‘Finanz­de­saster’ juris­tisch aufar­beiten

16.04.2021 | Rathaus | 1 Kommentar

SPD und FDP fordern nach dem Anlage-Verlust der Gemeinde „eine genaue Aufklä­rung der näheren Umstände durch die Rechts­auf­sicht im Land­ratsamt und eine umfas­sende Finanz­kon­trolle durch den Baye­ri­schen Kommu­nalen Prüfungs­ver­band“. Für dieses „Finanz­de­saster“, wie sie es in einer gemein­samen Stel­lung­nahme nennen, sei „eine juris­ti­sche Aufar­bei­tung zwin­gend erfor­der­lich“.

Bürger­meister Markus Böck (CSU) hatte zuvor in einer Erklä­rung versi­chert, „mit sämt­li­chen Geldern wurde und wird nach bestem Wissen und Gewissen umge­gangen“. SPD und FDP verweisen hingegen darauf, dass es bei Privat­banken wie Greensill seit 2017 keinen Einla­gen­schutz mehr für Kommunen gegeben habe.

Inso­fern sei die Anlage höchst riskant gewesen.

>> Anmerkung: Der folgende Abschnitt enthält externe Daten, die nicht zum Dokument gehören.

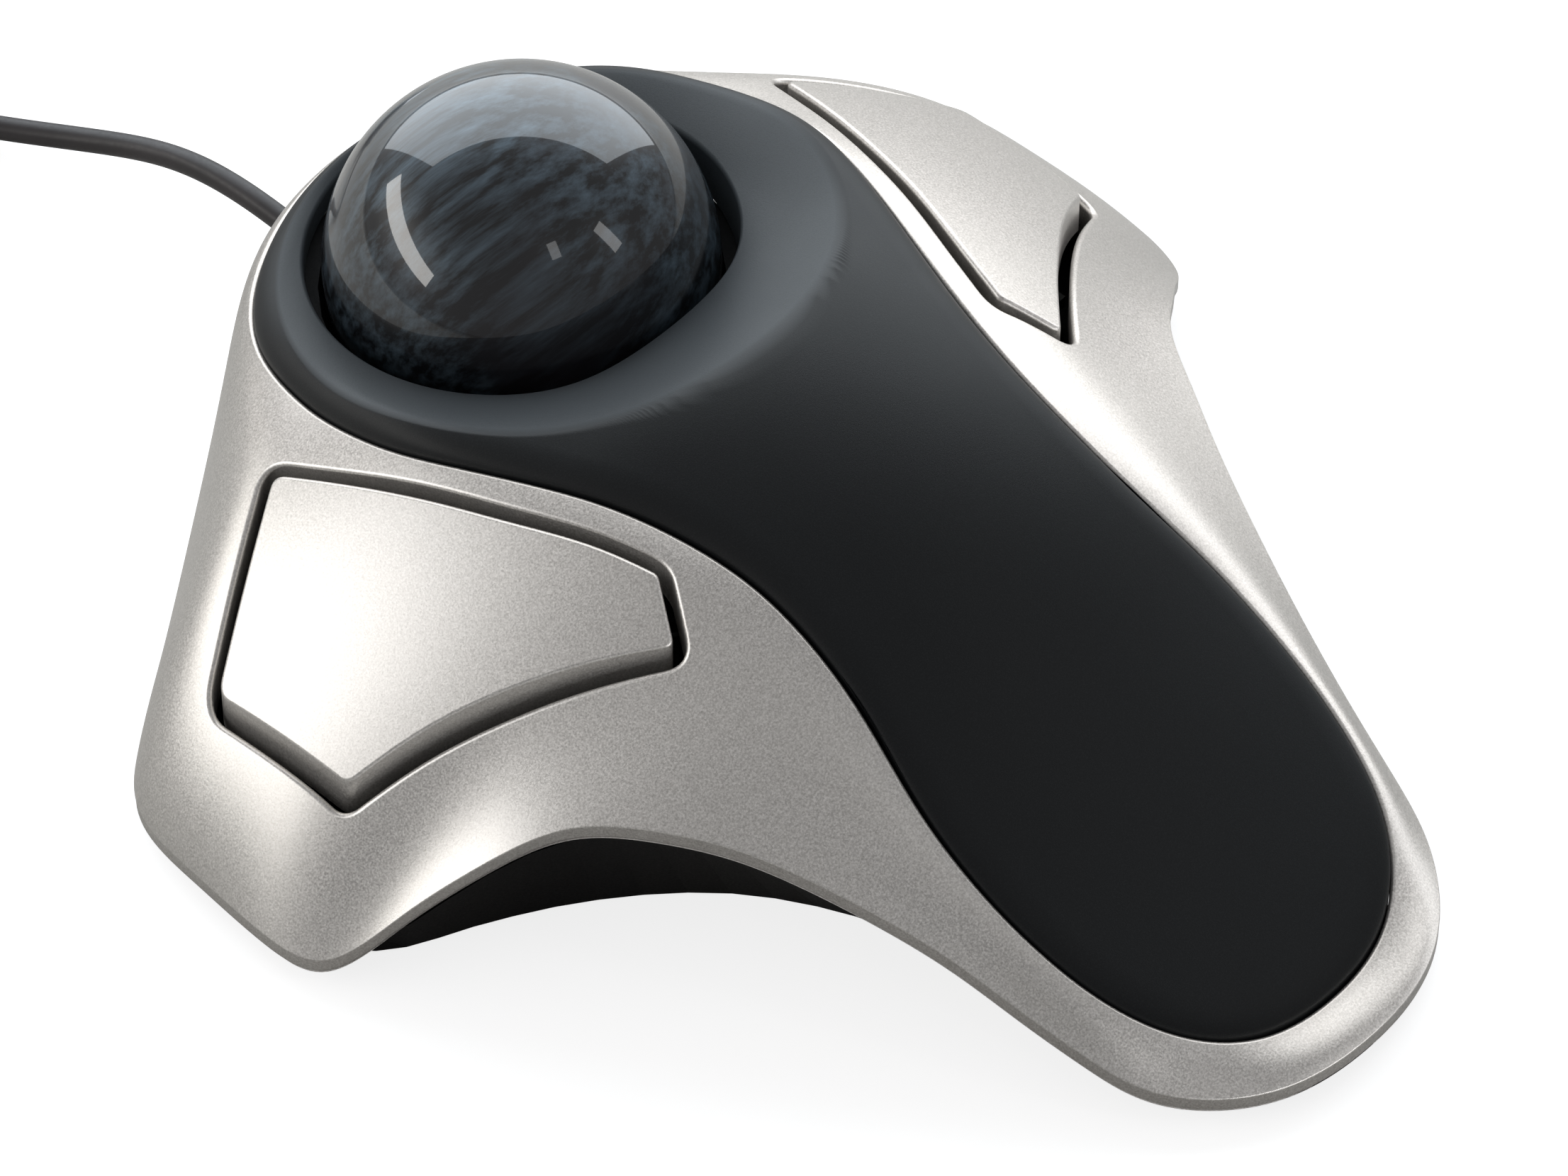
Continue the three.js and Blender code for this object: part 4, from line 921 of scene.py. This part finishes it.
cover_points, cover_normals, cover_faces, dish_sheen_weight = cover_arrays()
cover = piece("centre_cover", cover_points, cover_normals, cover_faces)
# The dish attribute carries the cover's painted sheen to its material.
dish_sheen_layer = cover.data.attributes.new("dish", "FLOAT", "POINT")
dish_sheen_layer.data.foreach_set("value", dish_sheen_weight.astype(np.float32))

key_points, key_normals, key_faces = key_arrays()
piece("right_button", key_points, key_normals, key_faces)
flip = np.array([-1, 1, 1])
piece("left_button", key_points * flip, key_normals * flip, [face[::-1] for face in key_faces])

# ---------------------------------------------------------------- ball, lead, plug, feet, screws and label

def crisp_piece(node, points, faces):
    """A piece shaded smooth, with its sharp edges kept."""
    obj = piece(node, points, None, faces)
    obj.data.set_sharp_from_angle(angle=math.radians(CRISP_ANGLE))
    return obj


def capped(rows, sheet, first_tip, last_tip):
    """Closed rows of vertices joined in order, with a fan to a point at each end."""
    sheet.stack(rows)
    for tip, row in ((first_tip, rows[0][::-1]), (last_tip, rows[-1])):
        middle = int(sheet.add(np.array([tip], float), (0, 0, 1))[0])
        sheet.faces += [[int(a), int(b), middle] for a, b in zip(row, np.roll(row, -1))]
    points, _, faces = sheet.arrays()
    return points, faces


def turned(profile, sides=48):
    """A solid turned about Z from (radius, height) pairs, from the axis below to the axis above."""
    sheet = Sheet()
    angle = np.linspace(0, 2 * np.pi, sides, endpoint=False)
    ring = np.stack([np.cos(angle), np.sin(angle)], -1)
    rows = [sheet.add(lift(ring * radius, height), (0, 0, 1)) for radius, height in profile[1:-1]]
    return capped(rows, sheet, (0, 0, profile[0][1]), (0, 0, profile[-1][1]))


def ball_arrays():
    angle = np.linspace(0, np.pi, BALL_RINGS + 1)
    return turned([(BALL_RADIUS * math.sin(a), BALL_Z - BALL_RADIUS * math.cos(a)) for a in angle], BALL_SEGMENTS)


def cable_arrays():
    path = open_curve(CABLE_PATH, CABLE_SPACING)
    along = unit(np.gradient(path, axis=0))
    side = unit(np.cross(along, (0, 0, 1)))
    top = np.cross(side, along)
    sheet = Sheet()
    angle = np.linspace(0, 2 * np.pi, CABLE_SIDES, endpoint=False)[:, None]
    ring = [p + CABLE_RADIUS * (np.cos(angle) * s + np.sin(angle) * t) for p, s, t in zip(path, side, top)]
    rows = [sheet.add(points, (0, 0, 1)) for points in ring]
    return capped(rows[::-1], sheet, path[-1], path[0])


def relief_arrays():
    """A flange and neck inside the shell, then a tapered sleeve with ribs."""
    flange, flange_end = RELIEF_FLANGE
    neck = RELIEF_NECK_RADIUS
    profile = [(0, 0), (flange, 0), (flange, flange_end), (neck, flange_end), (neck, RELIEF_NECK_END)]
    profile.append((neck - 0.1, RELIEF_NECK_END + 0.3))
    for k in range(RELIEF_RIBS):
        start = RELIEF_RIB_START + k
        radius = RELIEF_RIB_RADIUS - RELIEF_RIB_TAPER * k
        groove = radius - RELIEF_RIB_DEPTH
        profile += [(radius, start), (radius, start + 0.55), (groove, start + 0.65), (groove, start + 0.95)]
    profile += [(RELIEF_TIP_RADIUS, RELIEF_LENGTH - 0.2), (RELIEF_TIP_RADIUS - 0.22, RELIEF_LENGTH)]
    points, faces = turned([*profile, (0, RELIEF_LENGTH)])
    return np.stack([points[:, 0], points[:, 2], -points[:, 1]], -1) + RELIEF_FOOT, faces


def rounded_rectangle(width, height, radius, steps=6):
    """Rounded outline round the origin, as pairs, turning from the first axis to the second."""
    angle = np.radians(np.linspace(0, 90, steps + 1))
    corners = []
    for k, (y, z) in enumerate([(1, 1), (-1, 1), (-1, -1), (1, -1)]):
        turn = angle + k * math.pi / 2
        middle = np.array([y * (width / 2 - radius), z * (height / 2 - radius)])
        corners.append(middle + radius * np.stack([np.cos(turn), np.sin(turn)], -1))
    return np.vstack(corners)


def bar_rows(sheet, start, centre, size, radius, stops):
    """Rounded rectangles along +X at (distance, inset) stops."""
    rows = []
    for distance, inset in stops:
        outline = rounded_rectangle(size[0] - 2 * inset, size[1] - 2 * inset, max(radius - inset, 0.15))
        x = np.full(len(outline), start + distance)
        rows.append(sheet.add(np.column_stack([x, outline + centre]), (0, 0, 1)))
    return rows


def overmould_arrays():
    """The plug's grip: a rounded bar with ribs near the lead."""
    width, thickness, length = PLUG_SIZE
    stops = [(0, 2.2), (0.25, 1.3), (0.9, 0.6), (2, 0.25), (3.2, 0.1)]
    for k in range(PLUG_RIBS):
        rib = PLUG_RIB_START + PLUG_RIB_PITCH * k
        stops += [(rib, 0.05), (rib + 0.2, PLUG_RIB_DEPTH), (rib + 0.8, PLUG_RIB_DEPTH), (rib + 1.0, 0.05)]
    stops += [(12, 0), (length - 0.8, 0), (length - 0.25, 0.2), (length, 0.7)]
    sheet = Sheet()
    rows = bar_rows(sheet, PLUG_X, PLUG_CENTRE, (width, thickness), PLUG_CORNER_RADIUS, stops)
    return capped(rows, sheet, (PLUG_X, *PLUG_CENTRE), (PLUG_X + length, *PLUG_CENTRE))


def plug_shell_arrays():
    """The plug's metal tube, open at its tip."""
    width, thickness, length = PLUG_SHELL_SIZE
    wall = PLUG_SHELL_WALL
    stops = [(0.1, 0), (length - 0.2, 0), (length, 0.12), (length, 0.3), (length - 0.3, wall), (0.1, wall)]
    sheet = Sheet()
    rows = bar_rows(sheet, PLUG_X + PLUG_SIZE[2], PLUG_CENTRE, (width, thickness), PLUG_SHELL_RADIUS, stops)
    sheet.stack(rows + rows[:1])
    points, _, faces = sheet.arrays()
    return points, faces


def foot_arrays(x, y, radius, stretch):
    """A round or oval foot with a slightly sunk middle and a rounded edge."""
    points, faces = turned([
        (0, FOOT_GROOVE_DEPTH), (radius - 1.1, FOOT_GROOVE_DEPTH), (radius - 0.9, 0), (radius - 0.35, 0),
        (radius - 0.1, 0.1), (radius, 0.35), (radius, FOOT_HEIGHT), (0, FOOT_HEIGHT),
    ], 64)
    return points * (stretch, 1, 1) + (x, y, 0), faces


def screw_arrays(x, y):
    """A case screw seen from below: a rounded pan head with a cross recess."""
    head = SCREW_HEAD_RADIUS
    face = [(0, RECESS_DEPTH), *((radius, 0) for radius in RECESS_RINGS)]
    edge = [(head - 0.15, 0.06), (head - 0.03, 0.2), (head, 0.4), (head, SCREW_HEAD_HEIGHT)]
    shank = [(SCREW_SHANK_RADIUS, SCREW_HEAD_HEIGHT), (SCREW_SHANK_RADIUS, SCREW_LENGTH - 0.6)]
    points, faces = turned([*face, *edge, *shank, (SCREW_TIP_RADIUS, SCREW_LENGTH), (0, SCREW_LENGTH)], 64)
    across, along = np.sort(np.abs(points[:, :2]), axis=1).T
    depth = RECESS_DEPTH * (1 - smoothstep(across, *RECESS_WIDTH_EASE)) * (1 - smoothstep(along, *RECESS_LENGTH_EASE))
    on_face = points[:, 2] < 0.05
    points[on_face, 2] = depth[on_face]
    return points + (x, y, SCREW_FACE_Z), faces


def label_arrays():
    """A thin sheet with rounded corners and a border pressed into it."""
    width, depth, thickness = LABEL_SIZE
    sheet = Sheet()
    stops = [(1.6, 0), (1.5, 0.05), (1.1, 0.05), (1.0, 0), (0.05, 0), (0, 0.05), (0, thickness)]
    rows = []
    for inset, height in stops:
        outline = rounded_rectangle(width - 2 * inset, depth - 2 * inset, 1.8 - inset / 2)
        plan = outline + (0, LABEL_Y)
        rows.append(sheet.add(lift(plan, FLOOR_BOTTOM - thickness + height), (0, 0, 1)))
    return capped(rows, sheet, (0, LABEL_Y, FLOOR_BOTTOM - thickness), (0, LABEL_Y, FLOOR_BOTTOM))


crisp_piece("ball", *ball_arrays())
crisp_piece("cable", *cable_arrays())
crisp_piece("strain_relief", *relief_arrays())
crisp_piece("plug_overmould", *overmould_arrays())
crisp_piece("plug_shell", *plug_shell_arrays())
crisp_piece("underside_label", *label_arrays())
for foot_name, foot_place in FEET.items():
    crisp_piece(foot_name, *foot_arrays(*foot_place))
for screw_name, screw_spot in SCREW_SPOTS.items():
    crisp_piece(screw_name, *screw_arrays(*screw_spot))

# ---------------------------------------------------------------- floor, light and camera

AIM = Vector((-0.4, -36.1, 8.5)) * MM
CAMERA_DISTANCE = 0.8
CAMERA_AZIMUTH = math.radians(47.26)
CAMERA_ELEVATION = math.radians(49.33)
CAMERA_ROLL = math.radians(0.18)
CAMERA_LENS = 184.2
LIGHT_TARGET = Vector((0, -0.02, 0.02))
FLOOR_REACH = 6.0
SILVER_PIECES = ("top_shell_surface", "left_button_surface", "right_button_surface")

# What each light reaches | name | azimuth and elevation in degrees | distance | size | power | tint
LIGHTS = [
    ("EXCLUDE", "back_softbox", 225, 30, 1.0, (2.0, 1.1), 17.0, (0.88, 0.95, 1.0)),
    ("ALL", "left_strip", 134, 21, 0.9, (1.0, 0.15), 2.4, (1.0, 0.98, 0.94)),
    ("ALL", "right_window", -25, 36, 1.0, (0.12, 0.3), 0.25),
    ("ALL", "front_card", 17, 49, 1.2, (0.12, 0.2), 0.12),
    ("INCLUDE", "silver_back", 235, 34, 1.0, (2.0, 1.1), 18.0),
    ("INCLUDE", "silver_key", 128, 36, 1.0, (0.6, 0.4), 2.4),
    ("INCLUDE", "silver_fill", 70, 62, 1.1, (1.2, 1.0), 0.5, (1.0, 0.97, 0.93)),
    ("INCLUDE", "silver_side", 300, 10, 1.1, (0.9, 0.4), 2.2, (0.97, 0.98, 1.0)),
    ("INCLUDE", "silver_low", 5, 7, 1.0, (1.4, 0.15), 4.5),
]


def direction(azimuth, elevation):
    """Unit vector from the object towards a place at that azimuth, turning from -Y towards -X, and elevation."""
    flat = math.cos(elevation)
    return Vector((-math.sin(azimuth) * flat, -math.cos(azimuth) * flat, math.sin(elevation)))


def facing(obj, target, place, roll=0.0):
    obj.location = place
    turn = (place - target).to_track_quat("Z", "Y")
    obj.rotation_euler = (turn.to_matrix() @ Matrix.Rotation(roll, 3, "Z")).to_euler()


def area_light(name, azimuth, elevation, distance, size, power, tint=(1, 1, 1)):
    data = bpy.data.lights.new(name, "AREA")
    data.shape = "RECTANGLE"
    data.size, data.size_y = size
    data.energy = power
    data.color = tint
    obj = bpy.data.objects.new(name, data)
    bpy.context.scene.collection.objects.link(obj)
    place = LIGHT_TARGET + distance * direction(math.radians(azimuth), math.radians(elevation))
    facing(obj, LIGHT_TARGET, place)
    return obj


def link_light(light, state):
    """The light reaches only the silver pieces (INCLUDE), or everything but them (EXCLUDE).

    The paint and the dark pieces are lit apart, so their balance belongs to this light and not to the materials alone.
    """
    group = bpy.data.collections.new(f"{light.name}_receivers")
    for name in SILVER_PIECES:
        group.objects.link(bpy.data.objects[name])
    for entry in group.collection_objects:
        entry.light_linking.link_state = state
    light.light_linking.receiver_collection = group


def seen_or_lit(tree, lit, seen):
    """A colour that differs between what the camera sees and what lights the object."""
    path = tree.nodes.new("ShaderNodeLightPath")
    mix = tree.nodes.new("ShaderNodeMix")
    mix.data_type = "RGBA"
    mix.inputs[6].default_value = lit
    mix.inputs[7].default_value = seen
    tree.links.new(path.outputs["Is Camera Ray"], mix.inputs[0])
    return mix.outputs[2]


def floor():
    """A pale sheet that glows a little to the camera, so that shadows on it stay faint."""
    data = bpy.data.meshes.new("floor")
    corners = [(x * FLOOR_REACH, y * FLOOR_REACH, 0) for x, y in ((-1, -1), (1, -1), (1, 1), (-1, 1))]
    data.from_pydata(corners, [], [(0, 1, 2, 3)])
    n = Nodes("floor_paper")
    n.set(Base_Color=seen_or_lit(n.tree, color(0.62, 0.6, 0.57), color(0.5, 0.5, 0.5)))
    n.set(Roughness=n.span(n.noise(40, 2), 0.8, 0.9), Specular_IOR_Level=0.1)
    n.set(Emission_Color=seen_or_lit(n.tree, color(0, 0, 0), color(0.8, 0.8, 0.8)), Emission_Strength=1.0)
    data.materials.append(n.material)
    obj = bpy.data.objects.new("floor", data)
    bpy.context.scene.collection.objects.link(obj)


def world():
    """White to the camera, a dim studio to everything that reflects it."""
    data = bpy.data.worlds.new("studio")
    data.use_nodes = True
    background = data.node_tree.nodes["Background"]
    shade = seen_or_lit(data.node_tree, color(0.24, 0.241, 0.247), color(1, 1, 1))
    data.node_tree.links.new(shade, background.inputs["Color"])
    bpy.context.scene.world = data


def camera():
    data = bpy.data.cameras.new("camera")
    data.sensor_width = 36
    data.lens = CAMERA_LENS
    data.clip_start = 0.01
    obj = bpy.data.objects.new("camera", data)
    bpy.context.scene.collection.objects.link(obj)
    place = AIM + CAMERA_DISTANCE * direction(CAMERA_AZIMUTH, CAMERA_ELEVATION)
    facing(obj, AIM, place, CAMERA_ROLL)
    bpy.context.scene.camera = obj


floor()
world()
for receivers, *settings in LIGHTS:
    light = area_light(*settings)
    if receivers != "ALL":
        link_light(light, receivers)
camera()
bpy.context.scene.view_settings.view_transform = "Standard"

SPD/FDP zitieren sichere Infor­ma­tionen aus der Gemein­de­käm­merei, wonach Bürger­meister Kuch­l­bauer bei der Anlage 2019 darauf explizit hinge­wiesen worden sei. Offenbar hatte die Gemeinde 2017, damals war noch Robert Schuh­bauer Kämmerer, bereits eine kleine Anlage bei der Bremer Bank.

Kuch­l­bauer ließ dennoch drei weitere in seiner Amts­zeit frei werdende Anlagen zu Greensill umbu­chen und Böck tat dies mit noch zwei weiteren. Auslöser war wahr­schein­lich die Aussicht auf Zinsen bis zu einem halben Prozent, während bei Kreis­spar­kasse und Münchner Bank, wo zuvor übli­cher­weise die Ober­schleiß­heimer Rück­lagen depo­niert waren, die Verzin­sung bei Null lag oder Straf­zinsen drohten.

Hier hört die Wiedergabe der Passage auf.